> **REQUIRED WORK**: Find each line holding "object" and copy it out.

> **PROVIDED MATERIAL**:
──────
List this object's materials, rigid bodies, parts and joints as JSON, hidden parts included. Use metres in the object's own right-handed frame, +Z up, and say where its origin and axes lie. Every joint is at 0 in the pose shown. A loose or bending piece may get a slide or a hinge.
──────
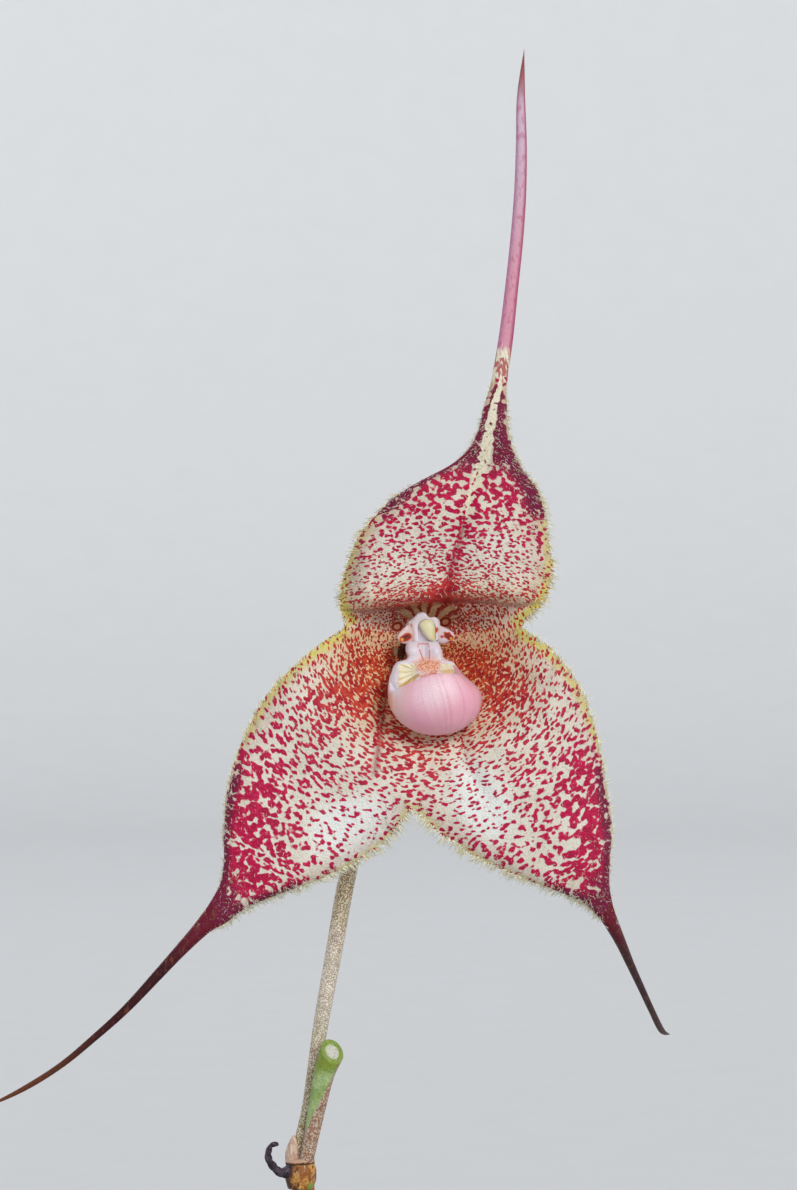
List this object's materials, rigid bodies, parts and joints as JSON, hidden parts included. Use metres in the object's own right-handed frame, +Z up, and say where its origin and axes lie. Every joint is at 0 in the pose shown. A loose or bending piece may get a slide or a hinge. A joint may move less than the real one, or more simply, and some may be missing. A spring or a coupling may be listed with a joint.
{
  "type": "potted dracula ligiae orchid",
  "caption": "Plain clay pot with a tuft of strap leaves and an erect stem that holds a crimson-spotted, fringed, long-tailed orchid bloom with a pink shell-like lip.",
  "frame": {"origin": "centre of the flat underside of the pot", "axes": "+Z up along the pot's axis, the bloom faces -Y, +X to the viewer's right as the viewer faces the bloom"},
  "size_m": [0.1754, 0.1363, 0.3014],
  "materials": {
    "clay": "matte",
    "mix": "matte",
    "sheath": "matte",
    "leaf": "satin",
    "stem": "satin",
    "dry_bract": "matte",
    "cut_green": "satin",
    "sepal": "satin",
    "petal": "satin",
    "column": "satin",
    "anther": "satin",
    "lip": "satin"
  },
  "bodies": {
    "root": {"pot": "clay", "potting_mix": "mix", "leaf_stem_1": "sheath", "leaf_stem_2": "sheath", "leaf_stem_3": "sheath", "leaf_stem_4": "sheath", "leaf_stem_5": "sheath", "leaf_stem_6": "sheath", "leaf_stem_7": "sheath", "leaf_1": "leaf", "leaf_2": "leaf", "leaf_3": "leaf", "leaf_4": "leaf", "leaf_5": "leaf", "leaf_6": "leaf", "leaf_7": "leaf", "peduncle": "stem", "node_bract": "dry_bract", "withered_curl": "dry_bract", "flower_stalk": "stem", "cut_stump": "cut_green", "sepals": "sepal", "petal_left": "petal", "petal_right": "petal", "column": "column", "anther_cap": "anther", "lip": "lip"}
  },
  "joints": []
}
──────
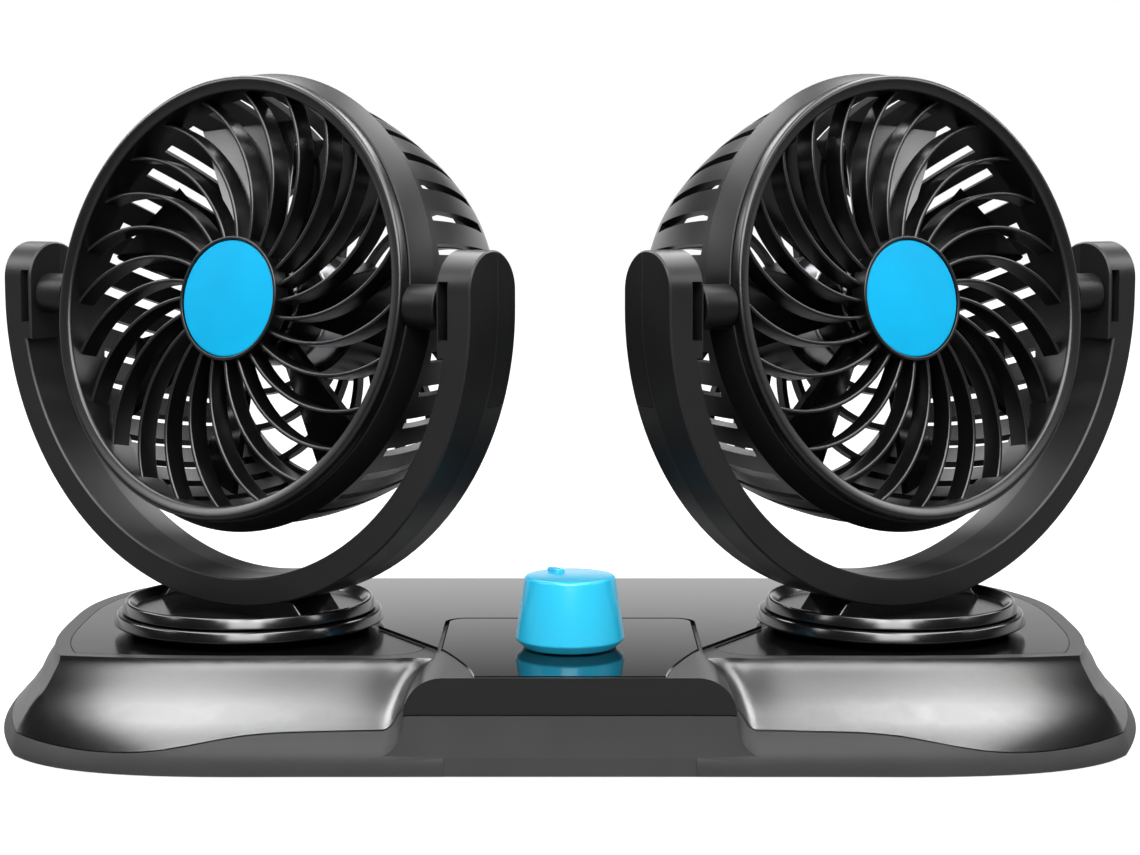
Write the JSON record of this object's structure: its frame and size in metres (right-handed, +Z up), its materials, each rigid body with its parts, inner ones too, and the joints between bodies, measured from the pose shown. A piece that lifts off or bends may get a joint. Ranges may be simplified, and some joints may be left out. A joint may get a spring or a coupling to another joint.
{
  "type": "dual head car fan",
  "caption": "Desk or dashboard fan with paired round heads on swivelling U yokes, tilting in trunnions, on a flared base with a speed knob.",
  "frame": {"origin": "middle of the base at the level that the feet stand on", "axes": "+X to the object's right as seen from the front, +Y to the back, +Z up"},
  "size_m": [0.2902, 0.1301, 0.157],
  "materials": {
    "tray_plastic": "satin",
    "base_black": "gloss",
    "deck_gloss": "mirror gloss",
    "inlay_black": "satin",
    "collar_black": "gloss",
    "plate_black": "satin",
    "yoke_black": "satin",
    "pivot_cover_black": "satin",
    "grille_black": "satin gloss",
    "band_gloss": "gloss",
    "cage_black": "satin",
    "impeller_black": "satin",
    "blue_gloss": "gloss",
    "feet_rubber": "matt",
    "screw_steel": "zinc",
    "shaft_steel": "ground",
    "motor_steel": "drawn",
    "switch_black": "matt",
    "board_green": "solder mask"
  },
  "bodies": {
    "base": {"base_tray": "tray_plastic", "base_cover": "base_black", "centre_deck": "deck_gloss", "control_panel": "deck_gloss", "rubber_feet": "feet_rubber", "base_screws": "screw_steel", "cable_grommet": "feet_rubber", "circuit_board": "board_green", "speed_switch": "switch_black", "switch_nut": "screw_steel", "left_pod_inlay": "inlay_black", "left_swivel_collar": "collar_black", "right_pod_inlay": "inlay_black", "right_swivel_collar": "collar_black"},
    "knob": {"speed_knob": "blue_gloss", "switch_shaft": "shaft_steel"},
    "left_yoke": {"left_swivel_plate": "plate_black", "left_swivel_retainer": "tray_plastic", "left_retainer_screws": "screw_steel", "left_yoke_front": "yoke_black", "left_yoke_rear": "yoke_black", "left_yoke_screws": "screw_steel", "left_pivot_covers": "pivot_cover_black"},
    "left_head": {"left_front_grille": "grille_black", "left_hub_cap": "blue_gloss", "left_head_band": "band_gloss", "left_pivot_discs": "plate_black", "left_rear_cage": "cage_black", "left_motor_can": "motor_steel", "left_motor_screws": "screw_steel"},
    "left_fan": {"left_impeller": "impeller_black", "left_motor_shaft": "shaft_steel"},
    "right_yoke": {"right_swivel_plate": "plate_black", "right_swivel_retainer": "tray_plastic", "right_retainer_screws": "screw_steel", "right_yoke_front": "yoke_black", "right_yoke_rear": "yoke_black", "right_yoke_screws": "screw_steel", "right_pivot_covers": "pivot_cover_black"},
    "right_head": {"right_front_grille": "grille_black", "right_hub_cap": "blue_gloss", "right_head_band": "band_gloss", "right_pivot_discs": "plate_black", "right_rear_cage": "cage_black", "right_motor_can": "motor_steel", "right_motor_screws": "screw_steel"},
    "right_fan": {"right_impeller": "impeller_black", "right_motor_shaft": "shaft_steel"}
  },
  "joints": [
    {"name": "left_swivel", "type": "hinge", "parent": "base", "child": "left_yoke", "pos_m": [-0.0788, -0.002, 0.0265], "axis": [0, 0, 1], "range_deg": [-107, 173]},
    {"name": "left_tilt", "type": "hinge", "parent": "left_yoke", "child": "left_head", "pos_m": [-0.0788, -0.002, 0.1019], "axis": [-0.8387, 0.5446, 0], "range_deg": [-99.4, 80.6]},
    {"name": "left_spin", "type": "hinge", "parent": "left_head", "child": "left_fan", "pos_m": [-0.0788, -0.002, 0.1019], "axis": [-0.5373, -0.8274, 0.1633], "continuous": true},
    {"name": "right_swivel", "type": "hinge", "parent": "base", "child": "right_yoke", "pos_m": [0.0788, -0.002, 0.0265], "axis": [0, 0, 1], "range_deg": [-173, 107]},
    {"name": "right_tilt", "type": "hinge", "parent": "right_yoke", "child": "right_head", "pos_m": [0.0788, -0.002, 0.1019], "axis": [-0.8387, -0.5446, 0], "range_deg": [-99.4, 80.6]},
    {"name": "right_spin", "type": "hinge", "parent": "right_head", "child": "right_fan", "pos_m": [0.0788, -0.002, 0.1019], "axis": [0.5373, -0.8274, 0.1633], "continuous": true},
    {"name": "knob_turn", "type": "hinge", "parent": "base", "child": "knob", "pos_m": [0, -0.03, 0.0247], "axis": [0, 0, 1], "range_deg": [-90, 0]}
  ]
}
──────
> **RESULT FOR THIS TASK**:
List this object's materials, rigid bodies, parts and joints as JSON, hidden parts included. Use metres in the object's own right-handed frame, +Z up, and say where its origin and axes lie. Every joint is at 0 in the pose shown. A loose or bending piece may get a slide or a hinge.
List this object's materials, rigid bodies, parts and joints as JSON, hidden parts included. Use metres in the object's own right-handed frame, +Z up, and say where its origin and axes lie. Every joint is at 0 in the pose shown. A loose or bending piece may get a slide or a hinge. A joint may move less than the real one, or more simply, and some may be missing. A spring or a coupling may be listed with a joint.
Write the JSON record of this object's structure: its frame and size in metres (right-handed, +Z up), its materials, each rigid body with its parts, inner ones too, and the joints between bodies, measured from the pose shown. A piece that lifts off or bends may get a joint. Ranges may be simplified, and some joints may be left out. A joint may get a spring or a coupling to another joint.
  "frame": {"origin": "middle of the base at the level that the feet stand on", "axes": "+X to the object's right as seen from the front, +Y to the back, +Z up"},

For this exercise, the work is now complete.